Liputan6.com, Jakarta Badan Reserse dan Kriminal (Bareskrim) Polri menangkap tiga tersangka dalam praktik perdagangan organ tubuh, DD-AG-dan HKS. Modus yang dilakukan adalah menyasar warga yang kesulitan ekonomi.
Seperti yang terjadi kepada korban IS, yang melakukan transplantasi ginjal pada 23 Agustus 2015 di sebuah rumah sakit besar di Jakarta Pusat. IS saat itu tidak mengenal dokter yang mengoperasi ginjalnya dan kepada siapa ginjalnya berpindah.

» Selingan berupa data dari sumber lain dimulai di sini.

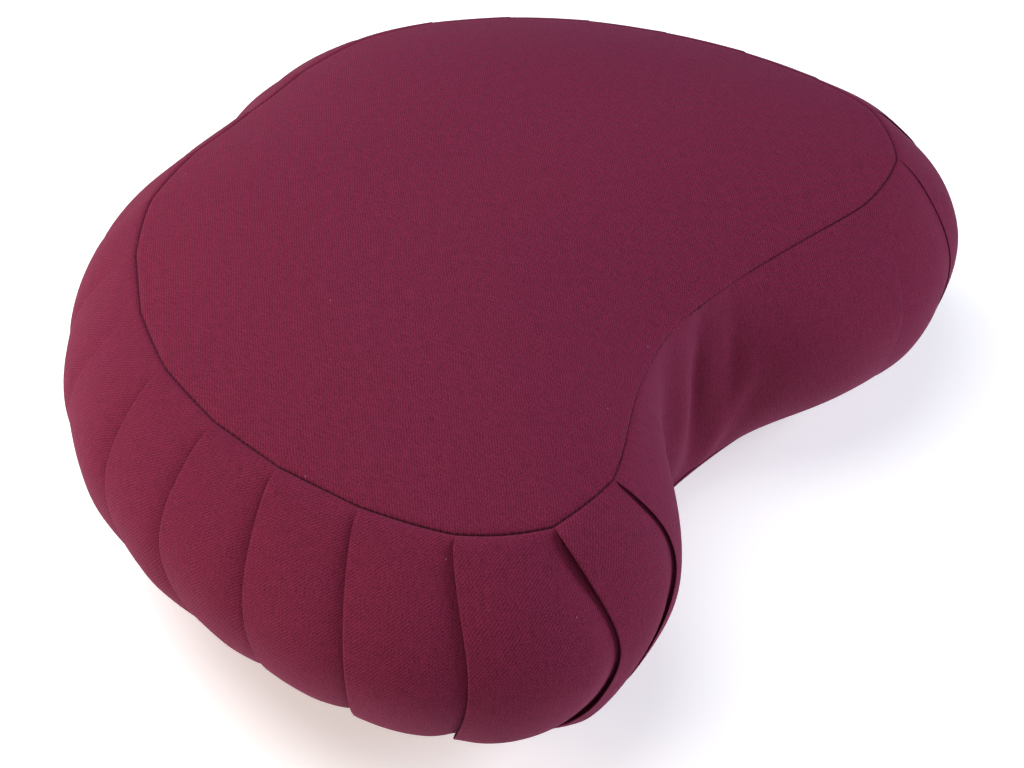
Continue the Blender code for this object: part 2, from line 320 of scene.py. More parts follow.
def scallop(place: np.ndarray, length: float) -> np.ndarray:
    """How far the seam is pushed out at the pleats and drawn in between them.

    Args:
        place: Running lengths along the seam.
        length: The seam's whole length.

    Returns:
        Offsets outward, in metres.
    """
    seams = np.array([pleat.seam_mm * MM for pleat in PLEATS])
    corners = np.array([pleat.corner_mm for pleat in PLEATS])
    sags = np.array([pleat.sag_mm for pleat in PLEATS])
    run = seams[0] + np.mod(place - seams[0], length)
    left = np.clip(np.searchsorted(seams, run, side="right") - 1, 0, len(seams) - 1)
    right = (left + 1) % len(seams)
    width = np.where(right == 0, seams[0] + length, seams[right]) - seams[left]
    share = (run - seams[left]) / width
    sharpness = np.where(right == 0, 12.0, 3.0)
    sag = sags[left]
    push = (corners[left] + sag) * (1 - share) ** sharpness + (corners[right] + sag) * share**sharpness
    return (push - sag) * MM


def ripple(across: np.ndarray, down: np.ndarray, wave_mm: float, seed: float) -> np.ndarray:
    """Smooth unevenness between -1 and 1, the same on every run.

    Args:
        across: First coordinate in metres.
        down: Second coordinate in metres.
        wave_mm: Typical distance from bump to bump.
        seed: Which pattern.

    Returns:
        The height at each point, as a share.
    """
    turn = 2 * np.pi / (wave_mm * MM)
    total = np.zeros(np.broadcast(across, down).shape)
    for i in range(5):
        angle = seed + 2.4 * i
        stretch = 0.7 + 0.17 * i
        phase = seed * 3.1 + 1.7 * i * i
        total += np.sin(turn * stretch * (across * np.cos(angle) + down * np.sin(angle)) + phase)
    return total / 5


def grid_faces(rows: int, columns: int, first: int = 0) -> list[tuple[int, int, int, int]]:
    """Quads of a grid that is closed round its columns, listed from the top row down."""
    faces = []
    for i in range(rows - 1):
        for j in range(columns):
            k = (j + 1) % columns
            upper, lower = first + i * columns, first + (i + 1) * columns
            faces.append((upper + j, lower + j, lower + k, upper + k))
    return faces


def make_piece(name: str, points: np.ndarray, faces: list[tuple[int, ...]]) -> bpy.types.Object:
    """Link a mesh object of closed, smooth-shaded faces.

    Args:
        name: The piece's name.
        points: Its points, in metres in the frame.
        faces: Its faces, pointing out.

    Returns:
        The new object, at the origin.
    """
    mesh = bpy.data.meshes.new(name)
    mesh.from_pydata(points.tolist(), [], faces)
    mesh.validate()
    mesh.shade_smooth()
    piece = bpy.data.objects.new(name, mesh)
    bpy.context.scene.collection.objects.link(piece)
    return piece


def write_uv(piece: bpy.types.Object, name: str, values: np.ndarray) -> None:
    """Give a piece a UV map from one value per point.

    Args:
        piece: The piece.
        name: The map's name.
        values: Two coordinates per point, in metres.
    """
    mesh = piece.data
    corners = np.empty(len(mesh.loops), dtype=np.int32)
    mesh.loops.foreach_get("vertex_index", corners)
    layer = mesh.uv_layers.new(name=name)
    layer.data.foreach_set("uv", values[corners].astype(np.float32).ravel())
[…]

Namun dari calo yang merekrut IS, ginjal tersebut dijual kepada seorang bernama HU. Dia juga tidak tahu berapa nilai jual ginjalnya. Meski demikian, saat selesai operasi dan kembali ke rumahnya di bilangan Bandung Selatan, kedua calo ginjal, AG dan DD, memberi dirinya Rp 75 juta.
Meski sang istri menolak suaminya itu untuk menjual ginjal, AG dan DD terus membujuk istri IS agar memberi izin suaminya untuk menjual ginjalnya.
Baca Juga
"Pada saat itu AG meyakinkan istri IS bahwa operasi pengangkatan ginjal tersebut tidak ada masalah karena AG yang sudah diambil ginjalnya sebelumnya, sampai saat ini sehat saja. Dan menjual ginjal akan mendapat uang banyak," ujar salah seorang penyidik kepada Liputan6.com, Kamis (28/1/2016).

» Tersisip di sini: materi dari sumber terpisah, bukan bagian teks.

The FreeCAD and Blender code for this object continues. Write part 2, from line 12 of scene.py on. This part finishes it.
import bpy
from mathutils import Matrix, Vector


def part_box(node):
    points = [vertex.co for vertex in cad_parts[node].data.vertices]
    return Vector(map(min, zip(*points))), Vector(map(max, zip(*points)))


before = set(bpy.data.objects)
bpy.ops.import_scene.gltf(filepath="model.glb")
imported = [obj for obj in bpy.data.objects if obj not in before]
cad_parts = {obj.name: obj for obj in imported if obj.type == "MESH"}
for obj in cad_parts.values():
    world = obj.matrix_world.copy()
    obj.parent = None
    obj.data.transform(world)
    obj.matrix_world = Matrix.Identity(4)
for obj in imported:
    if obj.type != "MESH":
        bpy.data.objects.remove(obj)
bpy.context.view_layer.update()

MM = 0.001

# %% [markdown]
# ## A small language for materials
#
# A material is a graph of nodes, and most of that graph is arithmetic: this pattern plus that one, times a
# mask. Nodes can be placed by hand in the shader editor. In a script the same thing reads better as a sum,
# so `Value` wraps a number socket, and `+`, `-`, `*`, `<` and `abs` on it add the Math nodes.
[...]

Memang, saat itu kondisi ekonomi IS dan keluarga bisa dibilang sulit. Utang keluarga mereka ada di mana-mana. Jangankan untuk menutup utang, sekadar untuk makan pun mereka kesulitan.

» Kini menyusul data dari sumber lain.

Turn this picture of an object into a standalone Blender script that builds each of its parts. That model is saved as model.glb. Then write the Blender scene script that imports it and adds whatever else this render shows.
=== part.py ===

Alhasil, jalan singkat untuk menambal utang dan keperluan sehari-hari adalah dengan menjual ginjal.
Adapun AG dan DD adalah 'mantan pendonor' ginjal. Kepada istri IS, AG menyebut dirinya meraup Rp 70 juta.
Setelah calon 'pendonor' menyepakati secara lisan untuk diangkat ginjalnya. Selanjutnya AG mengantar IS ke sebuah laboratorium BI di Bandung. Sementara DD menyiapkan administrasi untuk IS yang akan menjalani tes kesehatan.
Tiga hari setelah diperiksa, IS lalu diboyong ke Jakarta untuk diperiksa lanjutan di rumah sakit kenamaan. Usai diperiksa di Jakarta, IS menunggu selama 2 minggu kabar pengangkatan ginjalnya.
Kepala Sub Direktorat III Tindak Pidana Umum Bareskrim Polri, Komisaris Umar Surya Fana, mengatakan praktik jual beli organ tubuh ini bermula dari seorang tahanan Polres Garut, Jawa Barat, berinisial HLL.
HLL mengeluh kesakitan di bagian perut. Ketika diperiksa kesehatannya, ternyata ditemukan ada bekas operasi ginjal di tubuhnya. Dia disebut-sebut korban penjualan ginjal yang diduga dilakukan AG dan DD.
Umar mengatakan, pada Juni 2015, HLL diduga direkrut AG untuk menjual ginjalnya Rp 80 sampai Rp 90 juta.
"Modusnya, dijanjikan uang ke korban untuk memberi sebelah ginjalnya," kata Umar di Bareskrim Mabes Polri, Jakarta, Rabu 27 Januari 2016.